— Begin —
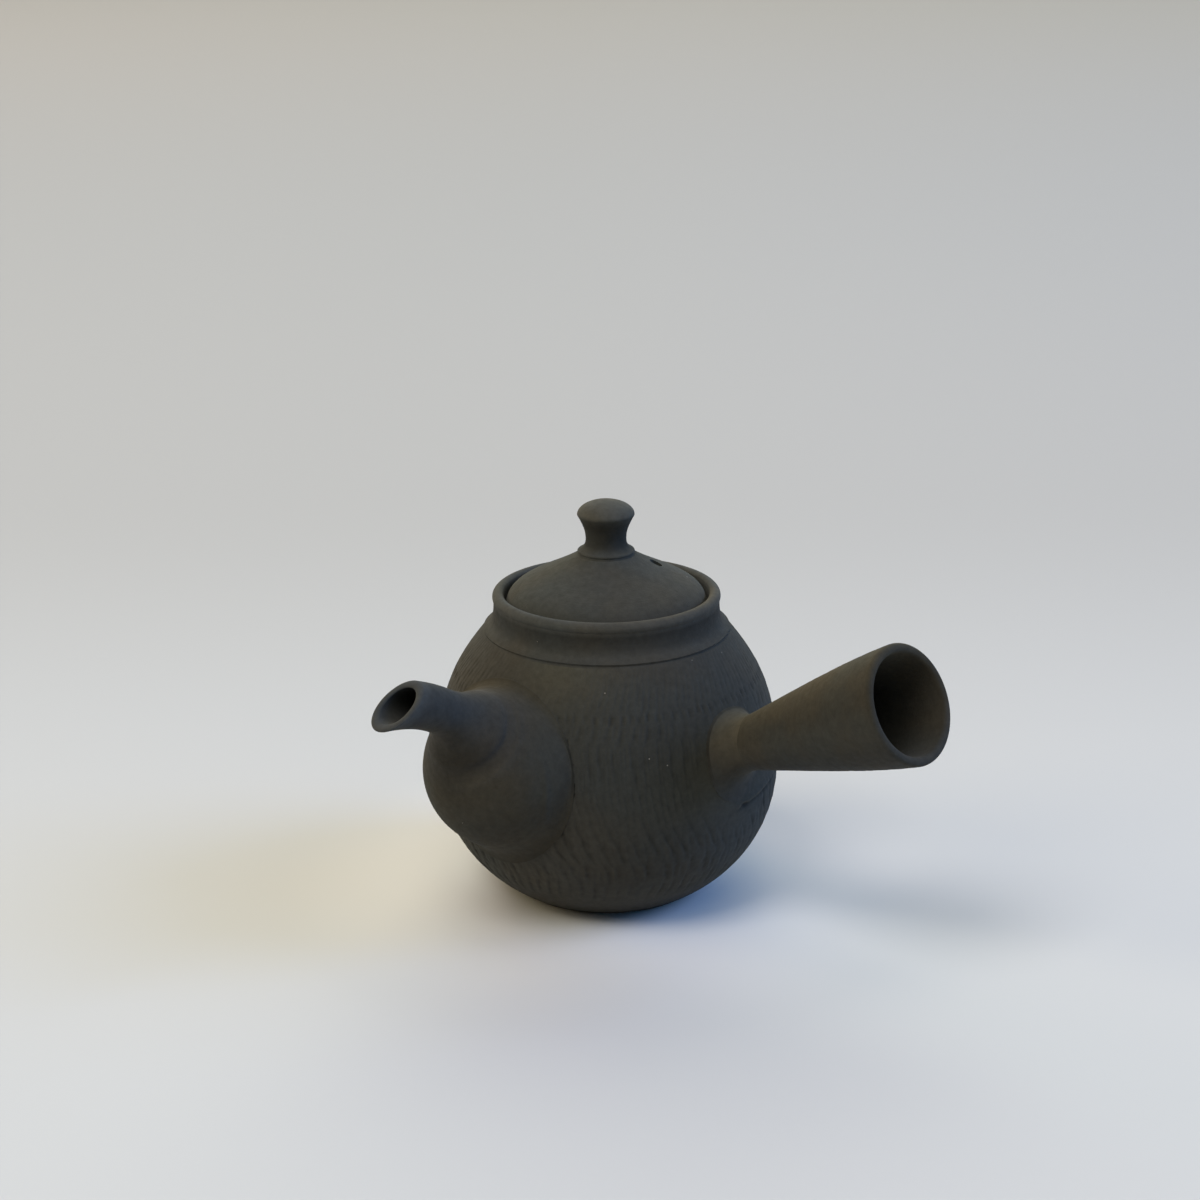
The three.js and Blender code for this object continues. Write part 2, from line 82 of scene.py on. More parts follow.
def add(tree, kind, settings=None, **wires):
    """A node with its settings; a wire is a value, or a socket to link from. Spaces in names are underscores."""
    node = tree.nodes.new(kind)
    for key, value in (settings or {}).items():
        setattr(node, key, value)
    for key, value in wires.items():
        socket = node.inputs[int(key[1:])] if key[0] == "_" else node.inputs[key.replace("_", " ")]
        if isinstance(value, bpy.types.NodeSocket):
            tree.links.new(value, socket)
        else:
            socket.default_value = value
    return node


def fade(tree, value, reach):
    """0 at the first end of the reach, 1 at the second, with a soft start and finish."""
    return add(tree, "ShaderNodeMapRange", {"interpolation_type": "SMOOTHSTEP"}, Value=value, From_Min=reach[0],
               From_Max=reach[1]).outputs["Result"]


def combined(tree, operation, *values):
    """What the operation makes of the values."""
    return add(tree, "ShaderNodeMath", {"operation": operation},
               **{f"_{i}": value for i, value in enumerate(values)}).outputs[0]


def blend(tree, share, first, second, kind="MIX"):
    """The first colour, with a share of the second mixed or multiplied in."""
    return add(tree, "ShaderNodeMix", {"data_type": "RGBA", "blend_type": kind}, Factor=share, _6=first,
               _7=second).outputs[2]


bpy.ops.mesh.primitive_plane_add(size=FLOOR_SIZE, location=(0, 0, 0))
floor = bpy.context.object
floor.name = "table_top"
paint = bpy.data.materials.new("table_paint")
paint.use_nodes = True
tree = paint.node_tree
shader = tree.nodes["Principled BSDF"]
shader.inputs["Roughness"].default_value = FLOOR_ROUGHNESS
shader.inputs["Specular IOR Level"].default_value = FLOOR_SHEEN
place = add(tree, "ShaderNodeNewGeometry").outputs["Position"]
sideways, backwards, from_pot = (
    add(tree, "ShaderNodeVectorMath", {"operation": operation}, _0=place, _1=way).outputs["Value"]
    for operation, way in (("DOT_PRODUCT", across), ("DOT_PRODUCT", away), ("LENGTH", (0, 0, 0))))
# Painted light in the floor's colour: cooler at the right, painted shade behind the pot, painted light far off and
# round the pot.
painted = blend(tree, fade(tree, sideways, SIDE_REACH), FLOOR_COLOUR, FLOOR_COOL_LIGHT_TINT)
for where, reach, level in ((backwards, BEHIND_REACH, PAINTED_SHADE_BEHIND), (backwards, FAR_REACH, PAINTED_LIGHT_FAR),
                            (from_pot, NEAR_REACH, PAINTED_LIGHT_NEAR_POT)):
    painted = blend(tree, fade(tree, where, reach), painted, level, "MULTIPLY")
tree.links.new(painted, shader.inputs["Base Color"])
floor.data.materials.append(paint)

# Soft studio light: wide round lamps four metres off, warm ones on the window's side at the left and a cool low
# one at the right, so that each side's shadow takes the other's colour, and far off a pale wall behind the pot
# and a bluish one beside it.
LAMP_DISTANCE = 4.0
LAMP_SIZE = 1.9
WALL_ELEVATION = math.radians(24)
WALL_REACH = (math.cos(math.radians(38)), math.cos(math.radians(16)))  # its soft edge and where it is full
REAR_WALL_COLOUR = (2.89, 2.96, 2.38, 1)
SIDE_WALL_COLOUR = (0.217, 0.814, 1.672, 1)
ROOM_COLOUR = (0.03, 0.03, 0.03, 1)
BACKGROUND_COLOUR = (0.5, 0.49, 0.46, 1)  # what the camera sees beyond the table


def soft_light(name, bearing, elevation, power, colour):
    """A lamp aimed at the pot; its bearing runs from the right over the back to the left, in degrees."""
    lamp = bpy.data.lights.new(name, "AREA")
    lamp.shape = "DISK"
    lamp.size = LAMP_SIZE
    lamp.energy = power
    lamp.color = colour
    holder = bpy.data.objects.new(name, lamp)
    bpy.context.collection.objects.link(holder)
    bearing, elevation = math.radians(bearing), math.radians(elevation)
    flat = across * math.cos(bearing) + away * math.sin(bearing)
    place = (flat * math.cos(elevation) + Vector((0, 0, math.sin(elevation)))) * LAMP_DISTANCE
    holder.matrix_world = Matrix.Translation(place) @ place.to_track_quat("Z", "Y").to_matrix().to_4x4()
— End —
> _The exercise_
From the first line to the last, please quote the material above exactly.

> _The answer_
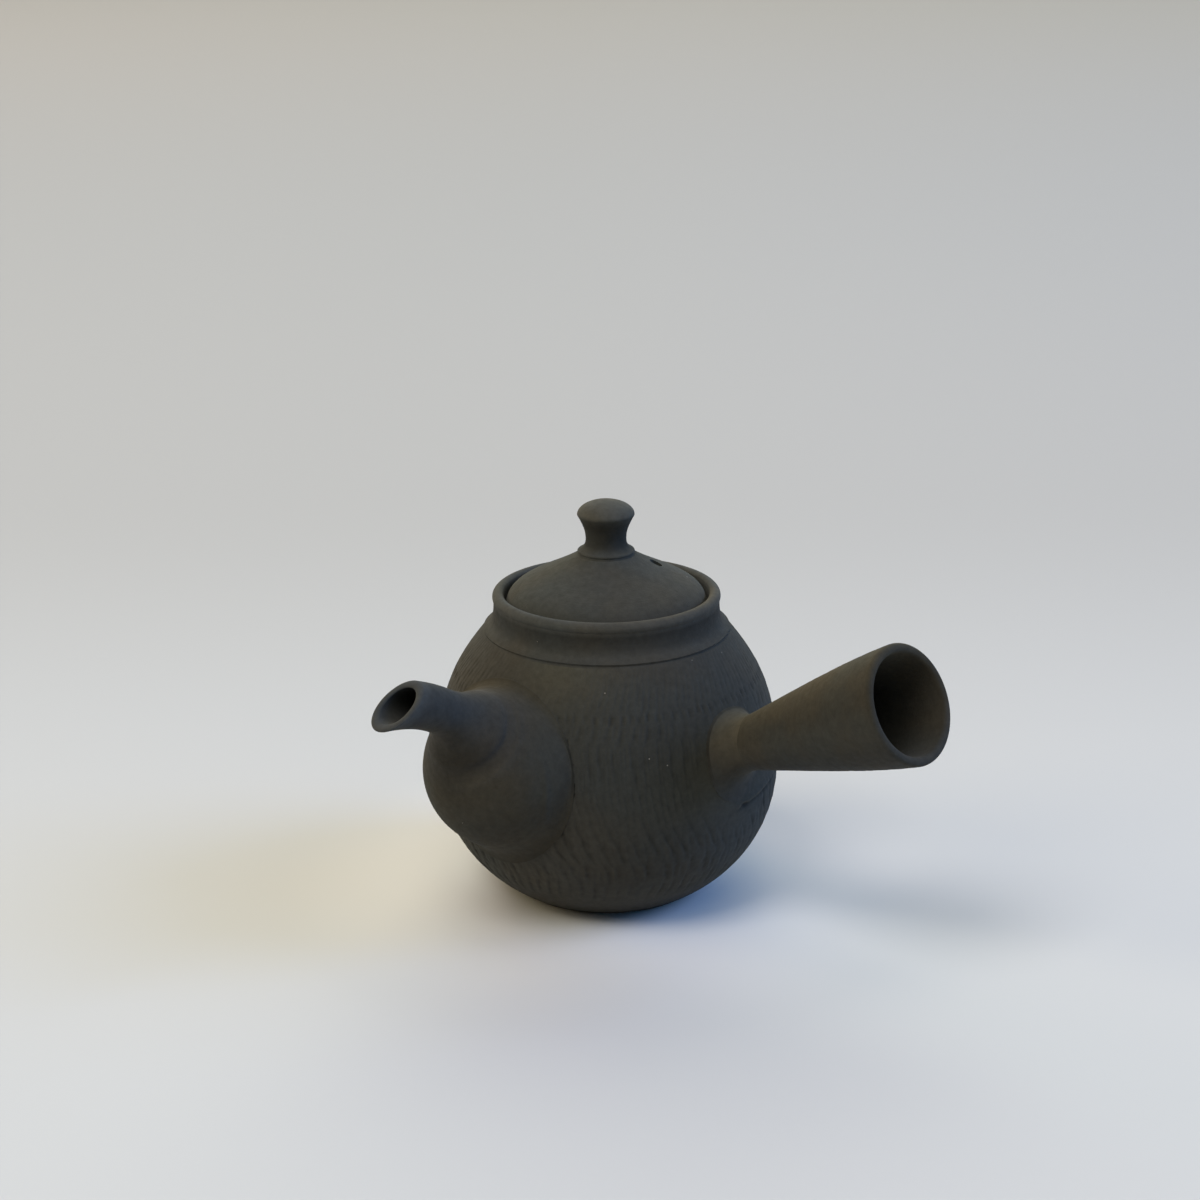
The three.js and Blender code for this object continues. Write part 2, from line 82 of scene.py on. More parts follow.
def add(tree, kind, settings=None, **wires):
    """A node with its settings; a wire is a value, or a socket to link from. Spaces in names are underscores."""
    node = tree.nodes.new(kind)
    for key, value in (settings or {}).items():
        setattr(node, key, value)
    for key, value in wires.items():
        socket = node.inputs[int(key[1:])] if key[0] == "_" else node.inputs[key.replace("_", " ")]
        if isinstance(value, bpy.types.NodeSocket):
            tree.links.new(value, socket)
        else:
            socket.default_value = value
    return node


def fade(tree, value, reach):
    """0 at the first end of the reach, 1 at the second, with a soft start and finish."""
    return add(tree, "ShaderNodeMapRange", {"interpolation_type": "SMOOTHSTEP"}, Value=value, From_Min=reach[0],
               From_Max=reach[1]).outputs["Result"]


def combined(tree, operation, *values):
    """What the operation makes of the values."""
    return add(tree, "ShaderNodeMath", {"operation": operation},
               **{f"_{i}": value for i, value in enumerate(values)}).outputs[0]


def blend(tree, share, first, second, kind="MIX"):
    """The first colour, with a share of the second mixed or multiplied in."""
    return add(tree, "ShaderNodeMix", {"data_type": "RGBA", "blend_type": kind}, Factor=share, _6=first,
               _7=second).outputs[2]


bpy.ops.mesh.primitive_plane_add(size=FLOOR_SIZE, location=(0, 0, 0))
floor = bpy.context.object
floor.name = "table_top"
paint = bpy.data.materials.new("table_paint")
paint.use_nodes = True
tree = paint.node_tree
shader = tree.nodes["Principled BSDF"]
shader.inputs["Roughness"].default_value = FLOOR_ROUGHNESS
shader.inputs["Specular IOR Level"].default_value = FLOOR_SHEEN
place = add(tree, "ShaderNodeNewGeometry").outputs["Position"]
sideways, backwards, from_pot = (
    add(tree, "ShaderNodeVectorMath", {"operation": operation}, _0=place, _1=way).outputs["Value"]
    for operation, way in (("DOT_PRODUCT", across), ("DOT_PRODUCT", away), ("LENGTH", (0, 0, 0))))
# Painted light in the floor's colour: cooler at the right, painted shade behind the pot, painted light far off and
# round the pot.
painted = blend(tree, fade(tree, sideways, SIDE_REACH), FLOOR_COLOUR, FLOOR_COOL_LIGHT_TINT)
for where, reach, level in ((backwards, BEHIND_REACH, PAINTED_SHADE_BEHIND), (backwards, FAR_REACH, PAINTED_LIGHT_FAR),
                            (from_pot, NEAR_REACH, PAINTED_LIGHT_NEAR_POT)):
    painted = blend(tree, fade(tree, where, reach), painted, level, "MULTIPLY")
tree.links.new(painted, shader.inputs["Base Color"])
floor.data.materials.append(paint)

# Soft studio light: wide round lamps four metres off, warm ones on the window's side at the left and a cool low
# one at the right, so that each side's shadow takes the other's colour, and far off a pale wall behind the pot
# and a bluish one beside it.
LAMP_DISTANCE = 4.0
LAMP_SIZE = 1.9
WALL_ELEVATION = math.radians(24)
WALL_REACH = (math.cos(math.radians(38)), math.cos(math.radians(16)))  # its soft edge and where it is full
REAR_WALL_COLOUR = (2.89, 2.96, 2.38, 1)
SIDE_WALL_COLOUR = (0.217, 0.814, 1.672, 1)
ROOM_COLOUR = (0.03, 0.03, 0.03, 1)
BACKGROUND_COLOUR = (0.5, 0.49, 0.46, 1)  # what the camera sees beyond the table


def soft_light(name, bearing, elevation, power, colour):
    """A lamp aimed at the pot; its bearing runs from the right over the back to the left, in degrees."""
    lamp = bpy.data.lights.new(name, "AREA")
    lamp.shape = "DISK"
    lamp.size = LAMP_SIZE
    lamp.energy = power
    lamp.color = colour
    holder = bpy.data.objects.new(name, lamp)
    bpy.context.collection.objects.link(holder)
    bearing, elevation = math.radians(bearing), math.radians(elevation)
    flat = across * math.cos(bearing) + away * math.sin(bearing)
    place = (flat * math.cos(elevation) + Vector((0, 0, math.sin(elevation)))) * LAMP_DISTANCE
    holder.matrix_world = Matrix.Translation(place) @ place.to_track_quat("Z", "Y").to_matrix().to_4x4()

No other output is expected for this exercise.